7. What does this mean for China?
China is the main buyer of Iranian oil, so it would face significant disruption to its supplies if Iran tried to block the Straits of Hormuz. As an ally of Iran, it does not relish its humiliation. But there are upsides: it gives the People’s Republic an opportunity to grandstand about American imperialism and it also further underlines the “might is right” school of international affairs. This makes it easier for China to aggressively target Taiwan.
8. What will the Gulf countries do?
With the exception of Qatar, most Gulf countries have a deeply mistrustful relationship with Iran, even though these relations are way better than they were a few years ago (note the Saudi-Iran deal brokered by China in 2023). None of the Gulf Arabs would want to have a nuclear-armed Iran and if this series of military actions succeeds in putting a stop to that, it will have been a great success. But if regime change occurs, Iran will likely descend into a protracted and chaotic civil war. This, for countries in the immediate vicinity, is a nightmare scenario.
9. What does this mean for wider nuclear proliferation?
Had Iran succeeded in getting its bomb, none of these things would be happening to it. North Korea is the proof of that, were any needed. The lesson from this, and from Ukraine’s experience of giving up a nuclear arsenal only to be invaded by a nuclear-armed state, is that if you can develop a nuclear bomb, you are safe. But if you take too long over it (Iran has been trying for decades) you are at great risk. We are in an age in which many countries are re-assessing their interest in nuclear weapons. Many will conclude that with Russia and the United States acting in increasingly arbitrary fashion, they also need these arsenals.
10. What does this mean for international law?

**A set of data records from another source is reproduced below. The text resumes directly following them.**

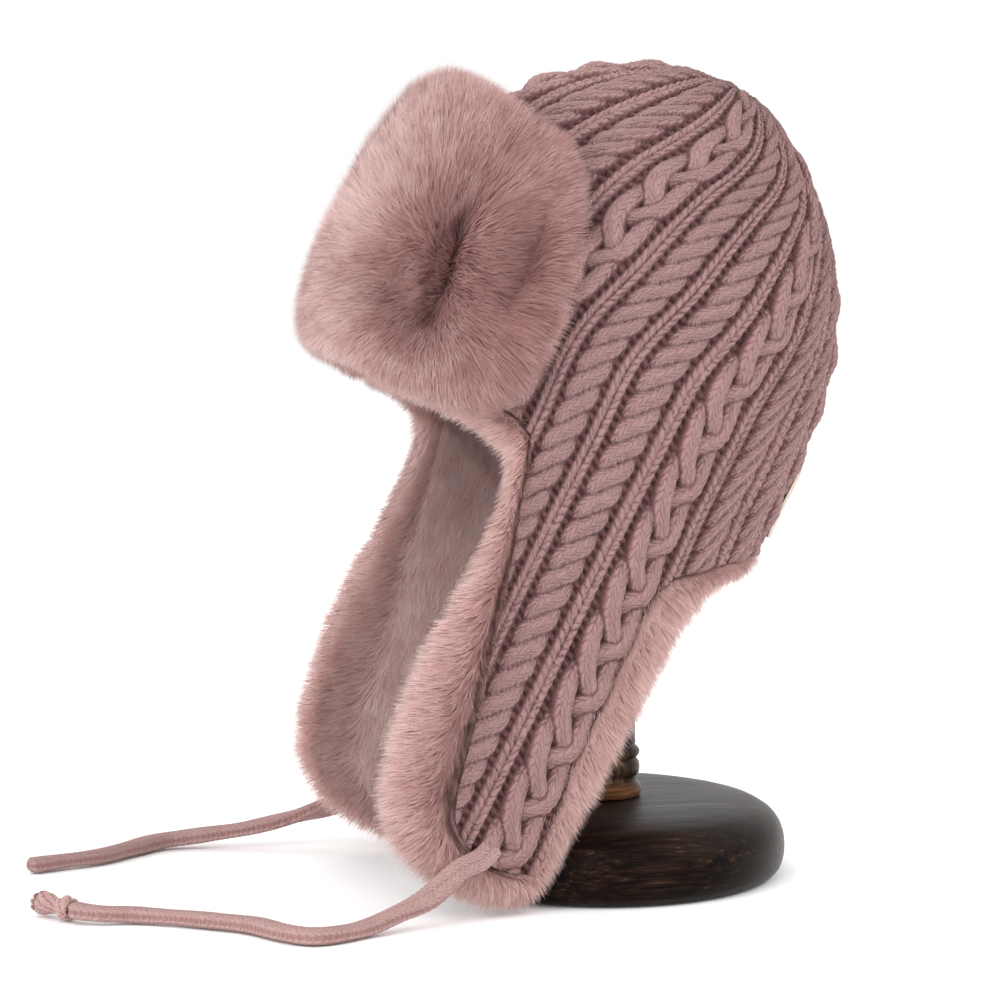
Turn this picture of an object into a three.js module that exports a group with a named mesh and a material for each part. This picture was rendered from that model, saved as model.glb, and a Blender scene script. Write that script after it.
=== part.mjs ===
// Earflap hat in cable knit and deep fur, on a turned wooden hat stand.
// Millimetres, +Z up, the wearer looks along -Y. The origin is the centre of the stand's underside.
// The hat is drawn in a frame of its own: it hangs from the gathered point of its crown, its third axis runs up
// through that point, and a depth is measured down from it. Angles run round the hat from -90 at the brow, by 0
// over the ear, to 90 at the nape, and the other half is the mirror image.
import * as THREE from "three";
import { mergeVertices } from "three/addons/utils/BufferGeometryUtils.js";

// Driving dimensions of the hat
const TILT = THREE.MathUtils.degToRad(24);
const CROWN_POINT = [0, 78, 383];
const KNIT_THICK = 5;
const LINING_GAP = 0.8;
const FUR_DEEP = { head: 11, tip: 7, from: 290, to: 370 };
const CORE_DEPTH = 100;
const ROUND_TOP_RUN = 80;

// Level sections of the knit, as half-axes of an ellipse: its front and back reach, and half its width
const SECTIONS = [
  { depth: 0, front: -5, back: -5, half: 0 },
  { depth: 2.6, front: -39, back: 1, half: 28 },
  { depth: 10, front: -64.5, back: 14, half: 51 },
  { depth: 28, front: -99, back: 41.5, half: 72 },
  { depth: 55, front: -121, back: 65, half: 84 },
  { depth: 100, front: -135, back: 85, half: 92 },
  { depth: 150, front: -139, back: 90, half: 93 },
  { depth: 190, front: -132, back: 88, half: 92 },
  { depth: 300, front: -130, back: 90, half: 90 },
  { depth: 420, front: -130, back: 92, half: 89 },
];

// The crown's middle is domed up by this much, fading out at a depth
const DOMED = { high: 4.4, depth: 30 };

// Depths between which the ear flaps turn from round to flat
const FLAT = { from: 200, to: 300 };

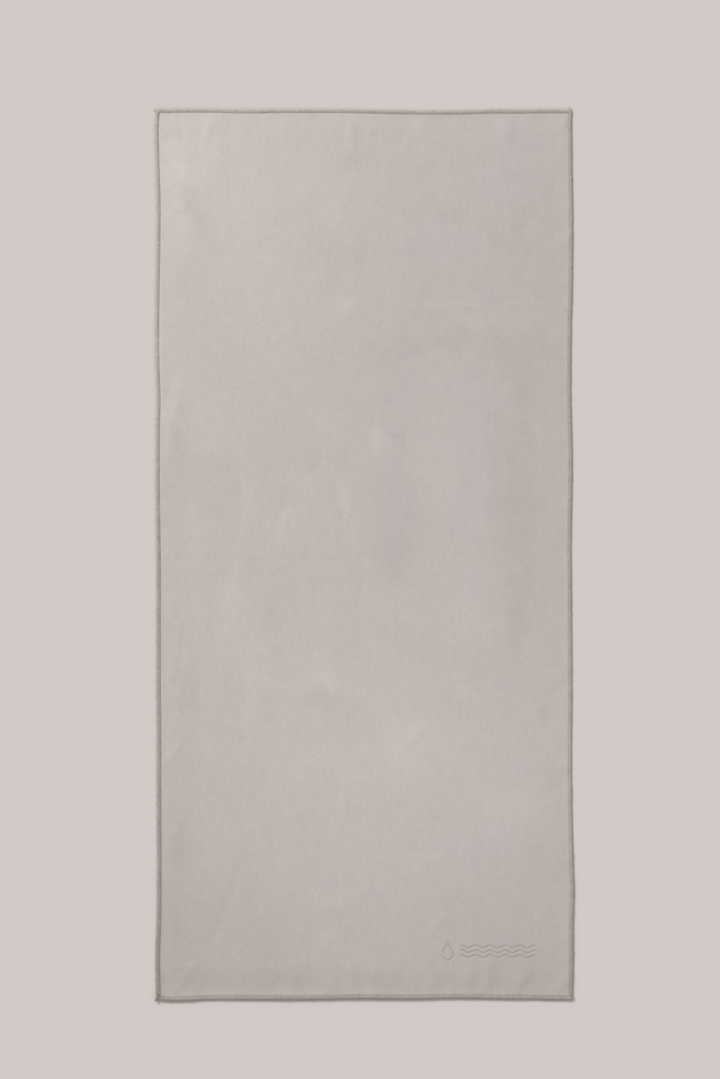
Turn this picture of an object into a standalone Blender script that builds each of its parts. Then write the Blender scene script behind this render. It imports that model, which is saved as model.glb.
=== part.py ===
"""Quick dry towel: one thin microfibre cloth with a three-thread overlocked edge.

Metres, +Z up. The towel lies flat with its front face up and its length along Y.
The origin is under its centre, on the surface that it lies on.

Each side of the cloth has a seam of its own, sewn right across and out over the
corner, so every seam has a free end, which runs to the edge of the towel, and a
butt end, which stops at the seam before it. The seams go round like a pinwheel.
An overlock seam is three threads: the upper looper thread covers the front of the
hem and wraps its edge, the lower looper thread does the same from the back, and
the needle thread holds both down along the seam's inner side.
"""

import bmesh
import bpy
from mathutils import Matrix, Vector

# Driving dimensions
TOWEL_WIDTH = 0.400        # along X, over the seams
TOWEL_LENGTH = 0.850       # along Y, over the seams
CLOTH_THICKNESS = 0.0010   # with its short pile
SEAM_WIDTH = 0.0043        # from the towel's edge to the inner side of the needle thread
LOOPER_LAYER = 0.00035     # looper threads lie side by side in a layer this thick
NEEDLE_DIAMETER = 0.0003   # of the needle thread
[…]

International law is dead. After a long illness, including an illegal war in Iraq, a bait-and-switch regime change in Libya, the annexation of Crimea and the full-scale invasion of Ukraine, it passed away when the United States attacked a sovereign state that posed no serious threat to it simply because the US president wanted to be the centre of attention. Its passing is much lamented by its supporters. The degree to which international law binds the actions of great powers was always limited. Now it longer binds them at all. We are living in the age of chaos.